Les deux offres sont attrayantes, tant intellectuellement que matériellement, et de fait je passe en quelques jours d'une option à l'autre, puis reviens à la première (d'autant plus que l'institution publique, informée de l'autre option, avait fait un effort sur le salaire proposé). La place donnée à mon expérience de docteur a, je crois, été déterminante.

En CDD dans une institution publique en effet, ma carrière était essentiellement conditionnée au fait de passer un concours où à l'ouverture d'un poste dans une structure pouvant offrir autre chose qu'un CDD. Or, les concours de la fonction publique ont ceci de particulier que les passer de manière externe (ce que j'aurais fait pour diverses raison) vous place au premier échelon du corps concerné, indépendamment de votre trajectoire antérieure. Si cela ne porte guère à conséquence dans le domaine universitaire (tout le monde a une thèse), il n'en va pas de même pour les autres corps, où cela signifie que l'expérience de la thèse ne compte pour rien.
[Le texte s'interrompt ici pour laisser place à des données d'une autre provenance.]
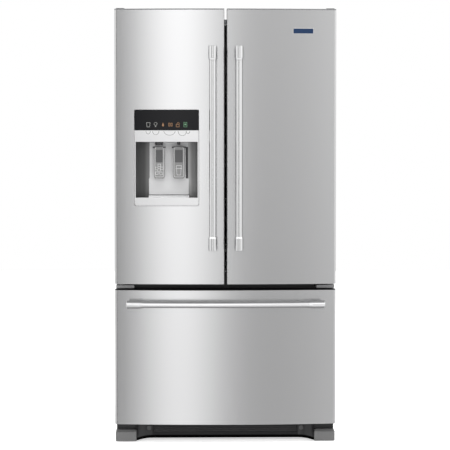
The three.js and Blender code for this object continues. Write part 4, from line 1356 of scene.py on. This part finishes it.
def add_ice_store():
    low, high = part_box("ice_housing")
    mesh = tub_mesh("ice_store", low, high, "+y", 5 * MM, 8 * MM, 1 * MM, 1 * MM)
    finish_mesh("ice_store", mesh, "white_plastic", "left_door", ("ice_housing",))
    bin_low = Vector((low.x + 14 * MM, low.y + 10 * MM, low.z + 8 * MM))
    bin_high = Vector((high.x - 14 * MM, high.y - 6 * MM, low.z + 150 * MM))
    mesh = tub_mesh("ice_bin", bin_low, bin_high, "+z", 2.5 * MM, 12 * MM, 3 * MM, 2 * MM)
    finish_mesh("ice_bin", mesh, "frosted_plastic", "left_door")
    maker_low, maker_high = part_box("ice_maker")
    tray_high = Vector((maker_high.x - 57 * MM, maker_high.y - 4 * MM, maker_low.z + 62 * MM))
    tray_low = Vector((maker_low.x, maker_low.y + 4 * MM, maker_low.z + 10 * MM))
    tray = tub_mesh("t", tray_low, tray_high, "+z", 2 * MM, 6 * MM, 6 * MM, 1.5 * MM)
    walls = [soft_box("w", (tray_low.x + 34 * MM * i, tray_low.y + 8 * MM, tray_low.z + 8 * MM),
                      (tray_low.x + 34 * MM * i + 2 * MM, tray_high.y - 8 * MM, tray_high.z - 8 * MM),
                      0.8 * MM, 0.4 * MM) for i in range(1, 6)]
    drive = soft_box("d", (maker_high.x - 57 * MM, maker_low.y, maker_low.z), maker_high, 6 * MM, 3 * MM)
    finish_mesh("ice_mould", merged("ice_mould", tray, *walls, drive), "light_grey", "left_door",
                ("ice_maker",))


# ------------------------------------------------------------------ floor


def add_floor():
    nodes, links, surface = shader("floor", (0.97, 0.97, 0.97), 0.6, emission_strength=0.55)
    surface.inputs["Emission Color"].default_value = (1, 1, 1, 1)
    cloud = noise(nodes, links, 1.4)
    tint(nodes, links, cloud, surface.inputs["Base Color"], (0.96, 0.96, 0.96), (0.975, 0.975, 0.975))
    mesh = mesh_from("floor", [(-9, -9, 0), (9, -9, 0), (9, 9, 0), (-9, 9, 0)], [(0, 1, 2, 3)])
    floor = bpy.data.objects.new("floor", mesh)
    bpy.context.scene.collection.objects.link(floor)
    mesh.materials.append(MATERIALS["floor"])
    floor.visible_glossy = False


def even_normals():
    """Large flat faces stay flat next to their small rounded edges."""
    for piece in bpy.context.scene.objects:
        if piece.type == "MESH" and piece.name != "floor":
            modifier = piece.modifiers.new("even", "WEIGHTED_NORMAL")
            modifier.keep_sharp = True
            modifier.weight = 80


def set_colour():
    scene = bpy.context.scene
    scene.view_settings.view_transform = "Standard"
    scene.view_settings.look = "None"


def build():
    add_camera()
    add_world()
    add_lights()
    set_colour()
    make_materials()
    add_floor()
    add_skins()
    for word, _ in SIDES:
        add_door_handle(word)
    add_drawer_handle()
    add_control_panel()
    add_icons()
    add_recess()
    add_paddles()
    add_spouts()
    add_badge()
    add_base()
    add_cabinet_outside()
    add_undercarriage()
    add_compressor()
    add_liners()
    add_shelves()
    add_crisper_shelf()
    add_inner_drawers()
    add_freezer_drawer_inside()
    add_inner_panels()
    add_door_bins()
    add_ice_store()


build()
even_normals()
De fait, c'est bien ce qui m'a été dit en entretien : « Vous n'avez pas d'expérience professionnelle », là où non seulement cette expérience était une raison majeure pour laquelle mon profil intéressait la Société Générale, mais en plus celle-ci voyait comme un plus les activités d'enseignement, d'administration et de diffusion réalisées pendant mon monitorat et mes ATER (y compris ce blog, d'ailleurs). Un élément essentiel de mon choix s'est donc joué là, dans la difficulté de faire valoir les compétences et l'expertise issues de mon doctorat dans un cadre public, alors que cette valorisation était évidente pour le recruteur privé, où pourtant la pertinence de mes connaissances en matière d'économie numérique est moindre.
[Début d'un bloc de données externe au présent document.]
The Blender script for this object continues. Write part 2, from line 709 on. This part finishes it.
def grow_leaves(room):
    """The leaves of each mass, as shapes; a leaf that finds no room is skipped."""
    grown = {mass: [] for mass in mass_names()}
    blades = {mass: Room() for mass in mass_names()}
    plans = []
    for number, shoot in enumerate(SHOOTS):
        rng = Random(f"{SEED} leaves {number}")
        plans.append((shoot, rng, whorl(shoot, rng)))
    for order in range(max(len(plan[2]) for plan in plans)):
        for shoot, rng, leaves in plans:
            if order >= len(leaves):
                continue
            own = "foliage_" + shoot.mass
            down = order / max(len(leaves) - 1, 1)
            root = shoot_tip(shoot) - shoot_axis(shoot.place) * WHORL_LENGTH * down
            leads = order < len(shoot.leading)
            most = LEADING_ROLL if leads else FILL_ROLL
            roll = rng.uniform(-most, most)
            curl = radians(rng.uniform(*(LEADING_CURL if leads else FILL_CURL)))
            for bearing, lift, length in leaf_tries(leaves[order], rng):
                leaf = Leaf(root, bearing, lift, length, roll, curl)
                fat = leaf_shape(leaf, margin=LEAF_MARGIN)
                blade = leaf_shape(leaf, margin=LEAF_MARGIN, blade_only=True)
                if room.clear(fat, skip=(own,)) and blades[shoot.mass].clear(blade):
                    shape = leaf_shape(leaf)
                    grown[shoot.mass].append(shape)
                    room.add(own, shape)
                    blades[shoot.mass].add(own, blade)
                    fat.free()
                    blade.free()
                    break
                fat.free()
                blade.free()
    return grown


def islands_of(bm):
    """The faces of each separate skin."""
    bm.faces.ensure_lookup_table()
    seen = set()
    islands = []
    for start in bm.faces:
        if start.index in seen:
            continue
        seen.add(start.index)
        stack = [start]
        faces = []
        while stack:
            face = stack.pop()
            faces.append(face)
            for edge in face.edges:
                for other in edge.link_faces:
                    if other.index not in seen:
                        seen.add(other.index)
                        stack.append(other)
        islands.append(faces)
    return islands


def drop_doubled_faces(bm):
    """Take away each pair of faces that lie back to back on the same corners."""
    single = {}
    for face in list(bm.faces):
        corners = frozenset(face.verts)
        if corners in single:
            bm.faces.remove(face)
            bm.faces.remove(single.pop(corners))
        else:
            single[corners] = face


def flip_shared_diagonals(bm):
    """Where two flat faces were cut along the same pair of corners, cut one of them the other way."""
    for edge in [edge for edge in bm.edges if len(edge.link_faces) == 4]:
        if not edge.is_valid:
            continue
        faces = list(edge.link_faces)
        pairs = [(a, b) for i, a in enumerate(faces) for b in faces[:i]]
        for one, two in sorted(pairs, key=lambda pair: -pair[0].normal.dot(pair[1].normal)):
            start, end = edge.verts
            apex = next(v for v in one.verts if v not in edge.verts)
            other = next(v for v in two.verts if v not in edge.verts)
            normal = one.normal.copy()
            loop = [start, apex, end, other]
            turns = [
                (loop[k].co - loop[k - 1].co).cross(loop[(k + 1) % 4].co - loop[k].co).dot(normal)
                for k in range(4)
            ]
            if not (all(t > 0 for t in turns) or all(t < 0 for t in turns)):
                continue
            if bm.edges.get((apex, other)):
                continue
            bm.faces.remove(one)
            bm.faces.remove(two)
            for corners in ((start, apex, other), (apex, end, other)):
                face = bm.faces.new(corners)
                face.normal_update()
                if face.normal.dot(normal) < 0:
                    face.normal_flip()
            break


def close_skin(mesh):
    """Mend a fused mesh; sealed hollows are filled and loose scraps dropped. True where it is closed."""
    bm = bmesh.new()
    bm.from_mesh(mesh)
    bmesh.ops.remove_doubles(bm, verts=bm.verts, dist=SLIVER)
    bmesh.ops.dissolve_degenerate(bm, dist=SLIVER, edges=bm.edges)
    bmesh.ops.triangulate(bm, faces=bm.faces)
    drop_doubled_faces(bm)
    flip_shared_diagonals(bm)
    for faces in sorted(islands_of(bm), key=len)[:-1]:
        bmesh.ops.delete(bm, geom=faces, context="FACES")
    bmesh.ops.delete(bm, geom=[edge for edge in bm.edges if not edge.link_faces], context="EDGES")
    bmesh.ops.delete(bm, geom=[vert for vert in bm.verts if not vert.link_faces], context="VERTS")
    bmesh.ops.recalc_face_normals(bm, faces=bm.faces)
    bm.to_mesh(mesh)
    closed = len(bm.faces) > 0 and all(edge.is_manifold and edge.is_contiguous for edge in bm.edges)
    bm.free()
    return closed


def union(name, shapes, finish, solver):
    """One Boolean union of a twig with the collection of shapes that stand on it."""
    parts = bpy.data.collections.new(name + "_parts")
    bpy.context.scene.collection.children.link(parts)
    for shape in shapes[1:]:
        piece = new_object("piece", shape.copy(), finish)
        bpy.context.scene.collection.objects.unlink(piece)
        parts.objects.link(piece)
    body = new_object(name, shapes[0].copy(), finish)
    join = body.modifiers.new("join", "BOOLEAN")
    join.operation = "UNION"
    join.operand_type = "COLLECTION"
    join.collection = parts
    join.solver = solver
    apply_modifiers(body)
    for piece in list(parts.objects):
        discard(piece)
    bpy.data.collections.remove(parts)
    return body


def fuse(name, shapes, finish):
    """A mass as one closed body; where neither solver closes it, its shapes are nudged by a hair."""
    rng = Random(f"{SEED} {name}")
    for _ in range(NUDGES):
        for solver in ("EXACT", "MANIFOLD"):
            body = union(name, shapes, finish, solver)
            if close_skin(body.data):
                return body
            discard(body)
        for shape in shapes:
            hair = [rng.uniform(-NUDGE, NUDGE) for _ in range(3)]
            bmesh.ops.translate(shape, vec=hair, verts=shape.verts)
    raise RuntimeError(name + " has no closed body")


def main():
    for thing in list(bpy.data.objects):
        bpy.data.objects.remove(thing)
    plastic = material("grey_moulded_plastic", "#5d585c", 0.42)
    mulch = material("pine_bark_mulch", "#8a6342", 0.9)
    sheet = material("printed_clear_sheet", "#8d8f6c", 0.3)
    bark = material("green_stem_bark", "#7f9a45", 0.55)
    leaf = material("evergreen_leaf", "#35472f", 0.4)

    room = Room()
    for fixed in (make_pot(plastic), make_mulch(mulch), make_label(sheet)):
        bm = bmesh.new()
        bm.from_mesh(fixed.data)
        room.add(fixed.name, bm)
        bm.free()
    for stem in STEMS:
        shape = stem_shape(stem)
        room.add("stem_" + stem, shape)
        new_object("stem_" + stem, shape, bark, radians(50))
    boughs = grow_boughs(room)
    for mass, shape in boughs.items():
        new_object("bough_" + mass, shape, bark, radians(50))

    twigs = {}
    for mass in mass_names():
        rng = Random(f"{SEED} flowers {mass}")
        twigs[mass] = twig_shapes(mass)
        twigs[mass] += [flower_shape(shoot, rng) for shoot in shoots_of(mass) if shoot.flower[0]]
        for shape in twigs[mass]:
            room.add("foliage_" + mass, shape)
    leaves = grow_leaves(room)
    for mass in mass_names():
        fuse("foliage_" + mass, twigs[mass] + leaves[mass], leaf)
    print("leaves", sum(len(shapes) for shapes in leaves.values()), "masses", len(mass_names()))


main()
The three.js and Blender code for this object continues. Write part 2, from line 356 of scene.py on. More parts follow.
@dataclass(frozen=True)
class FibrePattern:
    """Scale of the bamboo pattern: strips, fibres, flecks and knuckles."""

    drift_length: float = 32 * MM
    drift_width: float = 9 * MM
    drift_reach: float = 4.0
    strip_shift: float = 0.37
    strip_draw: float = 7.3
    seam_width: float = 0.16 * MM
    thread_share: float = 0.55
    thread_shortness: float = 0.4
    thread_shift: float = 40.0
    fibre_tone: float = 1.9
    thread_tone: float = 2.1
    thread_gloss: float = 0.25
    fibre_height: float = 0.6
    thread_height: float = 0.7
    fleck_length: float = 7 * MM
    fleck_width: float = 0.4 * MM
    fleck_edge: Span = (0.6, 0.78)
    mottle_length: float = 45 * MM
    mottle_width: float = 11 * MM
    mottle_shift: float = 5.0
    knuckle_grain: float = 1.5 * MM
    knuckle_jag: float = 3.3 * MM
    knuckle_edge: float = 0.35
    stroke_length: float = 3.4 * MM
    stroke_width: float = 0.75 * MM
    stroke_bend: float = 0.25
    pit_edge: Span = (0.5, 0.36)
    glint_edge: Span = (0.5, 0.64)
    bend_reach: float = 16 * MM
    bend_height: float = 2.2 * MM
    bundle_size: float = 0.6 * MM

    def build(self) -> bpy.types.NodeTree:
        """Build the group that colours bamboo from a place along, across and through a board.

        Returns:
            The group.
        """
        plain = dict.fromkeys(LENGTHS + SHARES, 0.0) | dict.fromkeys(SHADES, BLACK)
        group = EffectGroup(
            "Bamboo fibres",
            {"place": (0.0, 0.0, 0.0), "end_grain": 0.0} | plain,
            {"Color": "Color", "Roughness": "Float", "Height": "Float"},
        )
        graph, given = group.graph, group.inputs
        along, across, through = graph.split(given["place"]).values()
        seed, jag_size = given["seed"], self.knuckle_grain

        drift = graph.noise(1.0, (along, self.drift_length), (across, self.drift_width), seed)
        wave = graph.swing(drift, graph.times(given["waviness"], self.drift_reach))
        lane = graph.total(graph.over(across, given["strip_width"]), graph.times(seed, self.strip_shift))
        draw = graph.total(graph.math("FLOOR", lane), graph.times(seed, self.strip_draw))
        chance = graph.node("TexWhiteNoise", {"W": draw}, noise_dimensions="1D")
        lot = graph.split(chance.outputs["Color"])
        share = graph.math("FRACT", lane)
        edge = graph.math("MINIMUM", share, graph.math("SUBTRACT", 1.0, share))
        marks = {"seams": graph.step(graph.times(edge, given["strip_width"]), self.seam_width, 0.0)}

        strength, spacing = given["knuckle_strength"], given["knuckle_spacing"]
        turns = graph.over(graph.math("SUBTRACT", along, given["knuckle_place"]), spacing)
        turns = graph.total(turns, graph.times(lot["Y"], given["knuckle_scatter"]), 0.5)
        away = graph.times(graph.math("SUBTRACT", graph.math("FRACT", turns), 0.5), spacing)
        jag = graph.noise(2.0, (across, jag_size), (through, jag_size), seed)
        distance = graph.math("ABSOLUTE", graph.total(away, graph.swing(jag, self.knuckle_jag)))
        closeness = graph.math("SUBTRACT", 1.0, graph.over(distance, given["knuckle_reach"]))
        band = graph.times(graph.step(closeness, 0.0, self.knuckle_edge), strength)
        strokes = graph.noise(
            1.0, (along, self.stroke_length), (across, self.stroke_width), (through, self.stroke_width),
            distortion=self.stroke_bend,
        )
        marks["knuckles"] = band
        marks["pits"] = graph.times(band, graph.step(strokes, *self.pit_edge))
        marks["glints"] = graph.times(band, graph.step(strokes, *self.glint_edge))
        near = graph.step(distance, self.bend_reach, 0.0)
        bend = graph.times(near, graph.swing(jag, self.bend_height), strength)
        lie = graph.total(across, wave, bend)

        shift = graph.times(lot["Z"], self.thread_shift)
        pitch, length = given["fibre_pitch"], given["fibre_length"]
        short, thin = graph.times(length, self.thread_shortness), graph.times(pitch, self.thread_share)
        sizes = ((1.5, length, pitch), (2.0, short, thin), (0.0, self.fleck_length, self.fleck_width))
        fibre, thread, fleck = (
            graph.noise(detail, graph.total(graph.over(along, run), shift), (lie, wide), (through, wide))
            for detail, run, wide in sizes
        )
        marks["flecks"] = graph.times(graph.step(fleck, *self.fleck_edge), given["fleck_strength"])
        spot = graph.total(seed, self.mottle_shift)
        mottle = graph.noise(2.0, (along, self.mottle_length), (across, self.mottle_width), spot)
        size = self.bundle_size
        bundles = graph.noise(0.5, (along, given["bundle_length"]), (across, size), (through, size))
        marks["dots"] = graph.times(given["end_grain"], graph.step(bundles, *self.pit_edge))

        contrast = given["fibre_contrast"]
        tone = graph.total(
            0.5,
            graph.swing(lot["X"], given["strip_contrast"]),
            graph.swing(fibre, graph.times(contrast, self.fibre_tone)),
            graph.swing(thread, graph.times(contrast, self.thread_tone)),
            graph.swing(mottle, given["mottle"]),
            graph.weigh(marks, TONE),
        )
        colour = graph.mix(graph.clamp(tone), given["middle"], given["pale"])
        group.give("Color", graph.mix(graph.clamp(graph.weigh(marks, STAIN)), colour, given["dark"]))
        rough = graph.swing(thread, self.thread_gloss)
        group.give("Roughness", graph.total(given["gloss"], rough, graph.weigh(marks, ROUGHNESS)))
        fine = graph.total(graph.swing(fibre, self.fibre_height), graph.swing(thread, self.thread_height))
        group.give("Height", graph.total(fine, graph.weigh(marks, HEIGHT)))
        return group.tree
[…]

Je vais donc rejoindre à la rentrée la Société Générale, au sein d'une équipe qui m'a déjà chaleureusement accueilli.

Et le blog ?

En conséquence, je ne sais pas trop ce que va devenir ce blog, ni de quoi je vais y parler. Ne vous étonnez donc pas trop si je me mets à causer de sujets plus macro-économiques ou financiers. Vous saurez d'où ça vient.